Ron Shor, a spokesperson for Vegan Friendly, said his organization would not care to comment further.

Can animal rights take precedence over human rights?
College in Ariel, West Bank (Wikimedia CC BY SA 3.0)

Daniel Erlich, another organizer and devoted animal rights activist, had an interesting perspective to offer. A former activist agains the occupation, Erlich explained that he left his West Bank activism behind after being invited to an action to help Palestinians rebuild chicken coops destroyed by the Israeli army. “I decided I won’t be willing to help the struggle against the caging and oppression of humans by supporting the caging and murder of animals.”

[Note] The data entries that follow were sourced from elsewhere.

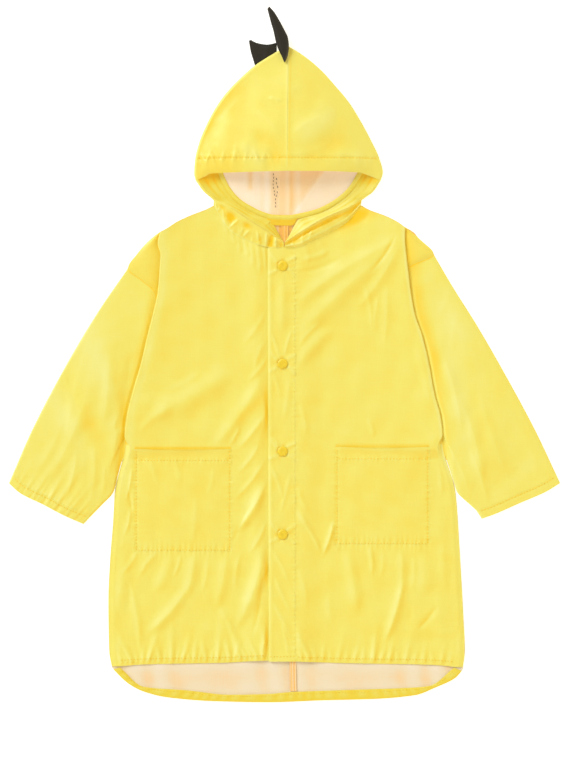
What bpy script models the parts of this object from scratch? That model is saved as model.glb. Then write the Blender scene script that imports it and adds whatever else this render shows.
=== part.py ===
"""Hooded raincoat for a small child, laid flat and face up, as the pieces it is sewn from.

The tables hold millimetres and the meshes hold metres. +Z is up, +Y runs to the hood, and
-X is the left of someone who looks down at the front. A side table gives "out", the
distance outwards from the middle line. Each cloth piece is an open surface, worked out from
outlines and folds, and a Solidify modifier makes it a wall.
"""
import math
from typing import NamedTuple

import bmesh
import bpy
import numpy as np

MM = 0.001
WALL = 1.2                          # coated cloth with its turned seams
GAP = 0.3                           # between the faces of neighbouring pieces
LAYER = WALL + GAP                  # from one cloth's middle to the middle of the next
FLOOR_MID = WALL / 2                # middle of the cloth that lies on the floor
UPPER_MID = FLOOR_MID + LAYER       # middle of the cloth that lies on that one
FOLD_PITCH = 2.2                    # from layer to layer inside a fold
SEAM_MID = 2.3                      # height of the upper cloth at armholes and side seams
CENTRE_MID = 5.4                    # height of the placket over tape and underlap
PLACKET_X = (-21.0, 14.7)           # the placket's two long edges
SEAM_X = 15.1                       # where the lapping front meets the placket
UNDERLAP_X = 11.5                   # how far the other front runs below the placket
SNAP_RADIUS = 6.9
SNAP_RISE = 2.6
SNAP_Y = (120.0, -12.0, -130.0, -242.0)
SNAP_X = -2.4
HOOD_FOLD = 3.0                     # radius of the hood's side folds
BRIM_MID = 24.0                     # height of the brim at its middle
SPIKE_WALL = 2.2
TAPE_WIDTH = 9.0
APEX_EASE = 0.4                     # opens the hood's seam where it turns over the crown
CROWN_SEAM_X = 4.7                  # the hood's middle seam at its crown
BRIM_SEAM_X = 3.4                   # and at its brim
NAPE_SEAM_X = -10.0                 # and at the back neck seam
NECK_OUTS = (0.0, 15.0, 30.0, 45.0, 60.0, 76.0, 93.0)


class Fold(NamedTuple):
    """A soft ridge, or a trough where rise is negative, along a straight line."""
    x0: float
    y0: float
    x1: float
    y1: float
    width: float
    rise: float


class Row(NamedTuple):
    """A row of a body panel: y at its outer end, shares of the top's and the hem's shape."""
    y: float
    top: float
    hem: float


class Side(NamedTuple):
    """One side of the body. Points are (out, y)."""
    sign: int
    edge: list
    seam: list
    shoulder: list
    neck: list
    pocket: tuple
    pocket_guide: list
    sleeve_outer: list
    sleeve_inner: list
    cuff_seam: list
    cuff: list
    rows: list
    first_armhole_row: int
    inner_columns: list


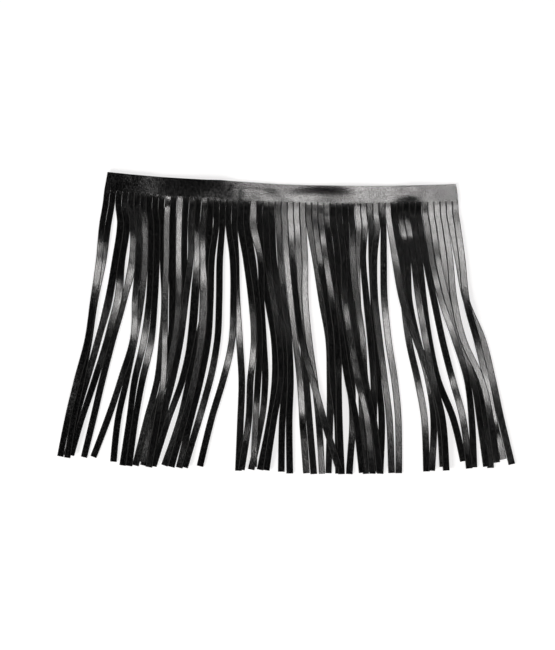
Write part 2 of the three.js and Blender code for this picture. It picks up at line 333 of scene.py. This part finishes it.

Yourosky, Erlich explained,  is also a single-issue activist.

What he’s trying to say in his own special way is that he would do anything he can to stop the murder and torture of animals, regardless of any other oppression. There are meat eaters in Ariel too, and so to give up on a lecture in Ariel means that in the name of a different struggle we accept Ariel resident’s contribution to animal holocaust.

Yourofsk’s lecture is not a form of entertainment, but a preaching on behalf of animals and I think there’s something unfair and unconstructive in criticizing it. Imagine the opposite situation, when anti-occupation activists eat meat or build coops like the action I mentioned before. Would anyone in Haaretz or +972 write about it, shocked that anti-occupation single issue activists are harming the animal rights struggle? No. Criticism of single-issue activism always comes from one direction, and this is due to the tendency to put humans at the center of everything – a tendency shared even by some vegans.

The other side of the debate is represented in an op-ed published by Aeyal Gross in Haaretz. Gross, a professor of international law and a part vegetarian part vegan himself, claims that the much-welcomed turn to veganism in Israel is liable to become a new type of pinkwashing (the hiding of Israel’s occupation and apartheid practices by promoting progressive LGBT legislation, gay tourism in Tel Aviv and the like). He calls it “vegan-washing.”

Gross uses his piece to examine Netanyahu’s recent comments on animal suffering, as well as the IDF’s providing leather-free boots and caps to vegan soldiers.

When veganism becomes a tool to improve the IDF’s image, or that of Israel as a whole – which is what Megged suggests – and when attempts are being made to cover up the fact that the IDF operates an occupation mechanism that denies people their basic human rights, veganism is being appropriated for propaganda purposes.

In Tel Aviv today, it is far easier to find food whose preparation has not involved the exploitation of animals than to find food whose production has not entailed the oppression and uprooting of other human beings.

…The conclusion to be drawn from this observation is not to abstain from veganism, but rather to appropriate it as yet another element in the general struggle against oppression – of any kind.